• [What you should do]
Check each line of the data below for the word "three", then extract the ones that have it.
[start of Supplied records]
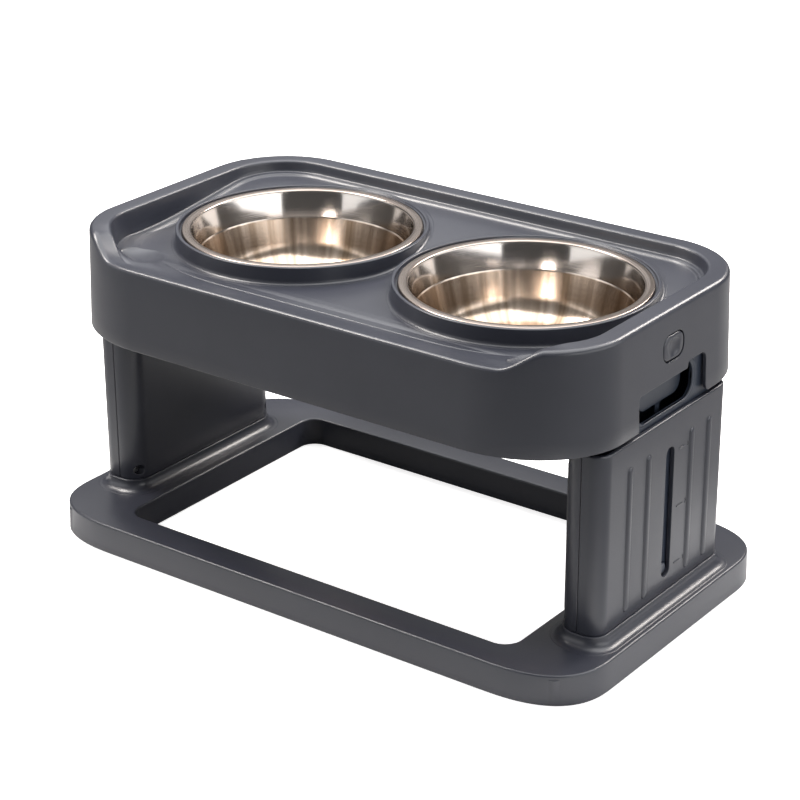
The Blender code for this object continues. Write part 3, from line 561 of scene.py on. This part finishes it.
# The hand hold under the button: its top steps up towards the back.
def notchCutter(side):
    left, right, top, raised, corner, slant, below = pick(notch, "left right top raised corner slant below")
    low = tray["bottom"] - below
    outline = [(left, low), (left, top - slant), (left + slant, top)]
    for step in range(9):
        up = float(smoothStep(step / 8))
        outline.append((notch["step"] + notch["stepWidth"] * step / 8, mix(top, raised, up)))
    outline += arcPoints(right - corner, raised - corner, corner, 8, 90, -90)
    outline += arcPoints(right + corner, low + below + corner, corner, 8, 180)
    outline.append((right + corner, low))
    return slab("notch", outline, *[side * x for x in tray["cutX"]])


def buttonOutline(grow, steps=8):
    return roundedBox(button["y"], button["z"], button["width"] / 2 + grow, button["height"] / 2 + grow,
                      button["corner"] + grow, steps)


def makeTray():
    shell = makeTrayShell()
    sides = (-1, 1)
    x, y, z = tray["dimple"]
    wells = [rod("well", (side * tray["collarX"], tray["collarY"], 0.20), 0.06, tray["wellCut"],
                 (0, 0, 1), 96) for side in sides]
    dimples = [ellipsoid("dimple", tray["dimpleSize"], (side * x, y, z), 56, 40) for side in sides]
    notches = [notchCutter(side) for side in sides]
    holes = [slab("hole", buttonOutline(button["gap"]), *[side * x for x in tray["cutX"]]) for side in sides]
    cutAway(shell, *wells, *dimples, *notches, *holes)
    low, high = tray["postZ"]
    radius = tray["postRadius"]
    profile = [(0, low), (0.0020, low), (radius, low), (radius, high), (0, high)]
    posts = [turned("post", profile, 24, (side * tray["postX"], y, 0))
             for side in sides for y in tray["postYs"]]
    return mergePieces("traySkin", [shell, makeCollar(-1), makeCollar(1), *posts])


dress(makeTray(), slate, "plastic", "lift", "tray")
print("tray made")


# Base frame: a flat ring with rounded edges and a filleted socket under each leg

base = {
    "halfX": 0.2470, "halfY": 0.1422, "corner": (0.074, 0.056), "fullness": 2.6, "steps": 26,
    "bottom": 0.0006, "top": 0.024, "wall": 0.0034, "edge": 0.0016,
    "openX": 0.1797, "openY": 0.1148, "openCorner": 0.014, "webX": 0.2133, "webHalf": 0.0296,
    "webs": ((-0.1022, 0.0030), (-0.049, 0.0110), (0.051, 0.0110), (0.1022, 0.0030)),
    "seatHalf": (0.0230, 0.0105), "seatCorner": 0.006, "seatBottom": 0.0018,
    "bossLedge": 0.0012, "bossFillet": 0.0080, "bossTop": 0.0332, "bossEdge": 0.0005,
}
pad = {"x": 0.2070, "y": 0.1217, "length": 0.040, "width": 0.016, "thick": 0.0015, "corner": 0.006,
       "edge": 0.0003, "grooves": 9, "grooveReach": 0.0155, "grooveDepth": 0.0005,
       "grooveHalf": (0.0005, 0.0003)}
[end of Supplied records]
[start of Supplied records]
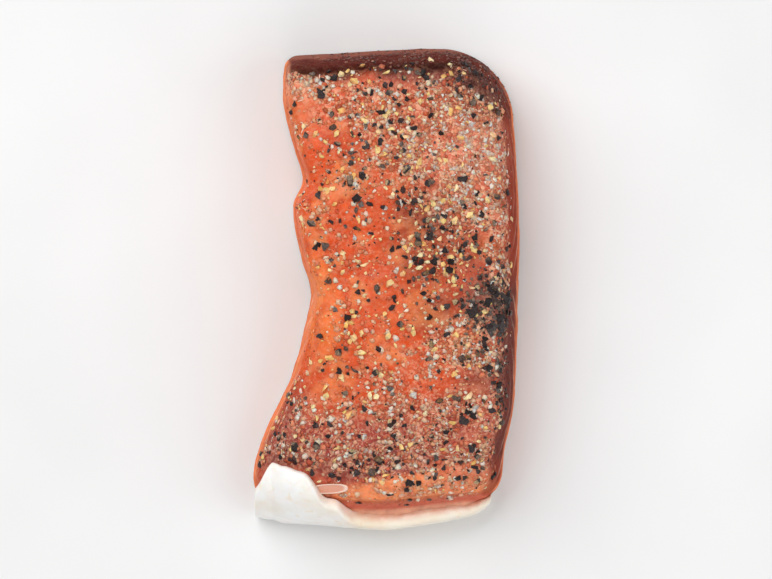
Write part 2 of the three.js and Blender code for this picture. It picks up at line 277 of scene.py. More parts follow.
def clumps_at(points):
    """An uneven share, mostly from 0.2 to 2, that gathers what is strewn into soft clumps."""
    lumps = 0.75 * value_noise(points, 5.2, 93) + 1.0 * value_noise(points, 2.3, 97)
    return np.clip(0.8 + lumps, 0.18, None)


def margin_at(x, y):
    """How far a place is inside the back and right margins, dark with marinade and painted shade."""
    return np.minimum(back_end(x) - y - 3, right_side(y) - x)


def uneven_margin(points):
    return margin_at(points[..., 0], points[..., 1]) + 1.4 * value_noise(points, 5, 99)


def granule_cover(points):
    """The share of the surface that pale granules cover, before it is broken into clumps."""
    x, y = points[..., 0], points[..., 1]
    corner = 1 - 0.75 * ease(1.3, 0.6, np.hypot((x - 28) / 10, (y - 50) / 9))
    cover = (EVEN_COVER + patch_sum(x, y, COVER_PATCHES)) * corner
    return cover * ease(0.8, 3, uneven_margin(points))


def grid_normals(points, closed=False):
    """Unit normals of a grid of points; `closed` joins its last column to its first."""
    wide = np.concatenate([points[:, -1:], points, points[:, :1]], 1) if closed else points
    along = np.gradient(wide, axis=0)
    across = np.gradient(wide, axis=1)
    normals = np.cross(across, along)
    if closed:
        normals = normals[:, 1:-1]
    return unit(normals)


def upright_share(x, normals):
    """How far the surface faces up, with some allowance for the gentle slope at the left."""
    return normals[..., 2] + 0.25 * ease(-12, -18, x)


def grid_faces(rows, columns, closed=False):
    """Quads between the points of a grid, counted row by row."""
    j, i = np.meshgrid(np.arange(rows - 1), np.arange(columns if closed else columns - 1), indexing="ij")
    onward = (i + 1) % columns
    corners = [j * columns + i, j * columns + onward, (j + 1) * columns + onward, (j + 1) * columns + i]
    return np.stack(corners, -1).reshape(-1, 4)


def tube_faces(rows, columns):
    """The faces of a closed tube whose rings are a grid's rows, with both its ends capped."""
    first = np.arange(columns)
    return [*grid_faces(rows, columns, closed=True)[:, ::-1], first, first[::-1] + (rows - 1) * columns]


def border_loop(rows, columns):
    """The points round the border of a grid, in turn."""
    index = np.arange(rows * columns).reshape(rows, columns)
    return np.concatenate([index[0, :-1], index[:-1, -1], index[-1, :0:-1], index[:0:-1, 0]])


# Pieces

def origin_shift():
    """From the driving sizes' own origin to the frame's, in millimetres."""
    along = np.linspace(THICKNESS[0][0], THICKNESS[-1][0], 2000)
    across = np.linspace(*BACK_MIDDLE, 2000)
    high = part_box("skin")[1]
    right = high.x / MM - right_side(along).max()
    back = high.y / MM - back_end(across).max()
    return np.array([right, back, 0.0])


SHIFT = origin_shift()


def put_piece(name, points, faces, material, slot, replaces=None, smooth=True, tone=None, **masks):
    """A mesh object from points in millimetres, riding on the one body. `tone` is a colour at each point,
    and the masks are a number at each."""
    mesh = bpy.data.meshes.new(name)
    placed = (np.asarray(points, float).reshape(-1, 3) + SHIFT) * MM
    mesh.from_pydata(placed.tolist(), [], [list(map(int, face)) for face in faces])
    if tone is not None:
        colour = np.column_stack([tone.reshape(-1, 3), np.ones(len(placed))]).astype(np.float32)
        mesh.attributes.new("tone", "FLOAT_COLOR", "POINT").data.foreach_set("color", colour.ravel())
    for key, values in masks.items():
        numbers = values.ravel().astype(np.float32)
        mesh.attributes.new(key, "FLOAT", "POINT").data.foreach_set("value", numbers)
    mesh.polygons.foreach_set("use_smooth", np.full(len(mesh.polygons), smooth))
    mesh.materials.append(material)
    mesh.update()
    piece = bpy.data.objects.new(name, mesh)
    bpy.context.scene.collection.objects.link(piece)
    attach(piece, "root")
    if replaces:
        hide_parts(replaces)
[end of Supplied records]
[start of Supplied records]
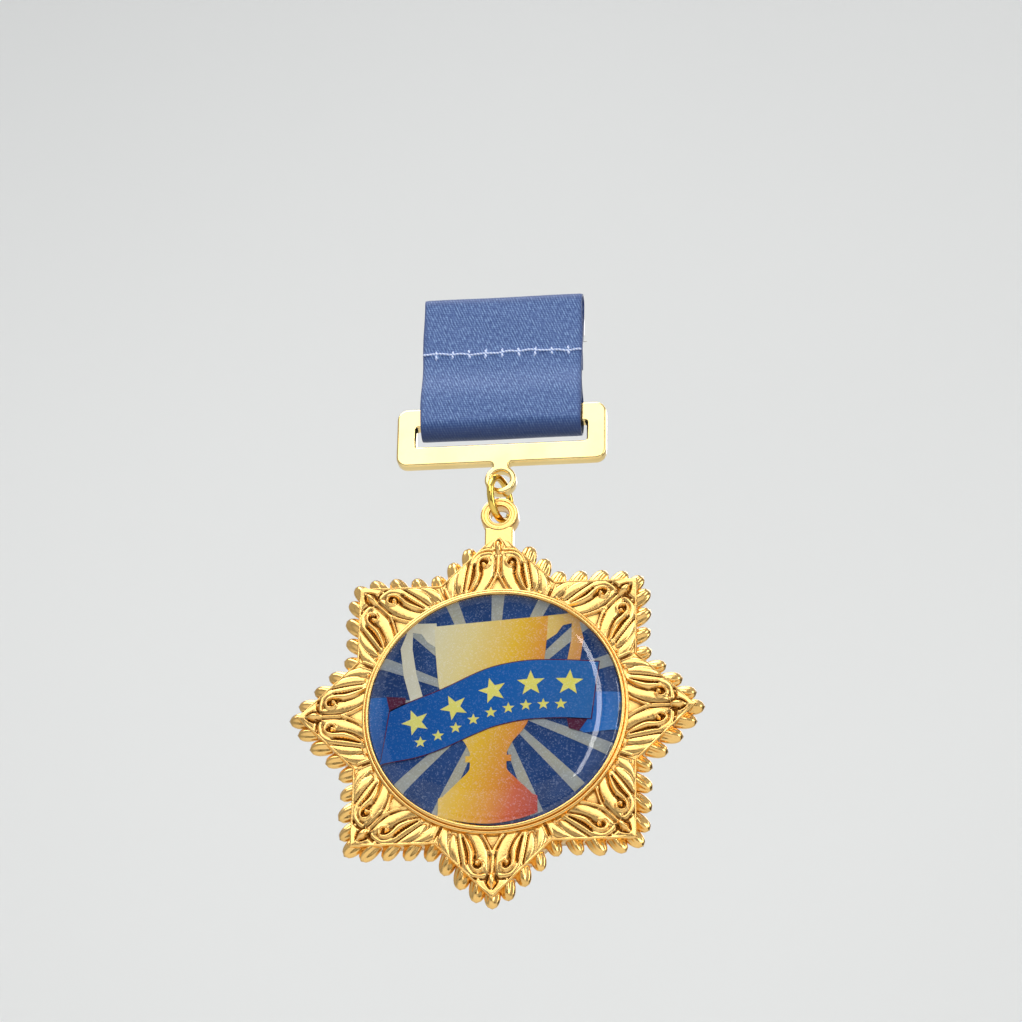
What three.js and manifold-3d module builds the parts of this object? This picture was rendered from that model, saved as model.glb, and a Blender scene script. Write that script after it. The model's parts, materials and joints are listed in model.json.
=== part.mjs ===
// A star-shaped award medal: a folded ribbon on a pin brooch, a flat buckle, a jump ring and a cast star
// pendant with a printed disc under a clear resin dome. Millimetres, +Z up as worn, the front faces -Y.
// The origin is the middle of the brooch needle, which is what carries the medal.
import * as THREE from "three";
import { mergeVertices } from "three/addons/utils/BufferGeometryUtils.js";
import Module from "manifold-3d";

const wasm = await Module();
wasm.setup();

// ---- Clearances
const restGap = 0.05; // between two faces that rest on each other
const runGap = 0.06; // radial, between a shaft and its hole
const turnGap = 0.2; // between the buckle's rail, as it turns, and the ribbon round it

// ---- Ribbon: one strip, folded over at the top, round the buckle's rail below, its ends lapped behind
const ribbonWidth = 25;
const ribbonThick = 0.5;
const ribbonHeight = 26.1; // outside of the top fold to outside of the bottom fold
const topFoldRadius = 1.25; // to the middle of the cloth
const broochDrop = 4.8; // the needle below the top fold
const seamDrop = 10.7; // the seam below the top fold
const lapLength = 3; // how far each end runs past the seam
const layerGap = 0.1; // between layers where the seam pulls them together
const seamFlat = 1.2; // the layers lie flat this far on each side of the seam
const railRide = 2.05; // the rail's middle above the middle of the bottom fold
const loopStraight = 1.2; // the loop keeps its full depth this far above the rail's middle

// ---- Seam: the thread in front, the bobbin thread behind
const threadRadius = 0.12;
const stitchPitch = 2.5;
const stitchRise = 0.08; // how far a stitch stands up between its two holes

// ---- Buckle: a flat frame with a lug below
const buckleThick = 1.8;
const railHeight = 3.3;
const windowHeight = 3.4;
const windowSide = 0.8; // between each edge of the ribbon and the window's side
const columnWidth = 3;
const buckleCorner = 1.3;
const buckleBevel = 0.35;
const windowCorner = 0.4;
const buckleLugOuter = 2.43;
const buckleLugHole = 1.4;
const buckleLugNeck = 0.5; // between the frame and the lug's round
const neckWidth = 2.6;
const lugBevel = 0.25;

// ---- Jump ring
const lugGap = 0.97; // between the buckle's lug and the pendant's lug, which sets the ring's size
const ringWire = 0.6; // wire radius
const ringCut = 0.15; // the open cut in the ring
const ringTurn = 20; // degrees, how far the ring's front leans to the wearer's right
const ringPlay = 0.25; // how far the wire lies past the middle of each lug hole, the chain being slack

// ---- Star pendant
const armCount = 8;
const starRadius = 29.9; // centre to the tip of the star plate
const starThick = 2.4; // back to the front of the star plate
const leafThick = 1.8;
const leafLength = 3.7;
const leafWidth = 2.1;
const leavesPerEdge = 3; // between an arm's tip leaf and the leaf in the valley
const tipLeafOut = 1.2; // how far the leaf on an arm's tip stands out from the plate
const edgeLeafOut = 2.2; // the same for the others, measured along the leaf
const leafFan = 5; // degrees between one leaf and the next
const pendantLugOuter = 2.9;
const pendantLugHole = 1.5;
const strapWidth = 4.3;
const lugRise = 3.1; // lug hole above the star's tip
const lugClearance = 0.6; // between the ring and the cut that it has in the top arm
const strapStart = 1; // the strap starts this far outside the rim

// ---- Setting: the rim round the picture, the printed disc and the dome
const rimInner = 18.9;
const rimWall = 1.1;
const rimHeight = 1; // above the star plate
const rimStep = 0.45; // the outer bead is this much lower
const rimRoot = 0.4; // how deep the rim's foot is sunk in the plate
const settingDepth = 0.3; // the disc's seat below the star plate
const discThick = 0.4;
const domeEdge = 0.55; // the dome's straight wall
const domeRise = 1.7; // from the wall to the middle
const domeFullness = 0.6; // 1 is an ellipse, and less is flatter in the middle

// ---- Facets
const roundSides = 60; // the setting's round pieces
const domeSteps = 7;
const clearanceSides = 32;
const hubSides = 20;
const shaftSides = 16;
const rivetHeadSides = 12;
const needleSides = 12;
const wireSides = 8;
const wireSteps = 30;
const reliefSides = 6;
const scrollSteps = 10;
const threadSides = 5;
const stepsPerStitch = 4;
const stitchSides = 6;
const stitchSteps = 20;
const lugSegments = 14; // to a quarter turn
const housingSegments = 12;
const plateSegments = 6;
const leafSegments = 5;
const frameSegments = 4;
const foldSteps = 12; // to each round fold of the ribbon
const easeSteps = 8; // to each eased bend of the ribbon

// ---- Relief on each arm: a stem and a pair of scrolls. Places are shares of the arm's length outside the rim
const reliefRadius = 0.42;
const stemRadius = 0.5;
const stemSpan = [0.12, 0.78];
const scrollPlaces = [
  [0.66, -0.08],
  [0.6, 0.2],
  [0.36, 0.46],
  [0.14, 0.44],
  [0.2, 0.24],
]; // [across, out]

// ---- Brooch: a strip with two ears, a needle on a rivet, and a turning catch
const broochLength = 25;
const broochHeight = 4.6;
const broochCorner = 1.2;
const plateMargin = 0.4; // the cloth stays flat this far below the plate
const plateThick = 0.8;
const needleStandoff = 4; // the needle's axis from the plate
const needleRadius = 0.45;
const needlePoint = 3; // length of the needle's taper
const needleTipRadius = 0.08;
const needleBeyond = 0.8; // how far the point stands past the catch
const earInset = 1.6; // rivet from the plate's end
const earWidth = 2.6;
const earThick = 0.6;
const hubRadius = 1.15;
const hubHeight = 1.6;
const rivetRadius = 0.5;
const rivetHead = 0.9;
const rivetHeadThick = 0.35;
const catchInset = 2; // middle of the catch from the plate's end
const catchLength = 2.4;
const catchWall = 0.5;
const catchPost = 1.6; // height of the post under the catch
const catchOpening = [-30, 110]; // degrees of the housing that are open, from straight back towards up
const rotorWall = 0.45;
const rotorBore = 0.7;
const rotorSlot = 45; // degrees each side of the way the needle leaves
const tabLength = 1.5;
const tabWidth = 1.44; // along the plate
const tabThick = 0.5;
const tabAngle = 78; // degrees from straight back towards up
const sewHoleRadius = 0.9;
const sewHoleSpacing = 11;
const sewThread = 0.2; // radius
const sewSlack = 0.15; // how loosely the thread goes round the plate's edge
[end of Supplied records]
• [Task answer]
Write part 2 of the three.js and Blender code for this picture. It picks up at line 277 of scene.py. More parts follow.
What three.js and manifold-3d module builds the parts of this object? This picture was rendered from that model, saved as model.glb, and a Blender scene script. Write that script after it. The model's parts, materials and joints are listed in model.json.
import * as THREE from "three";
import { mergeVertices } from "three/addons/utils/BufferGeometryUtils.js";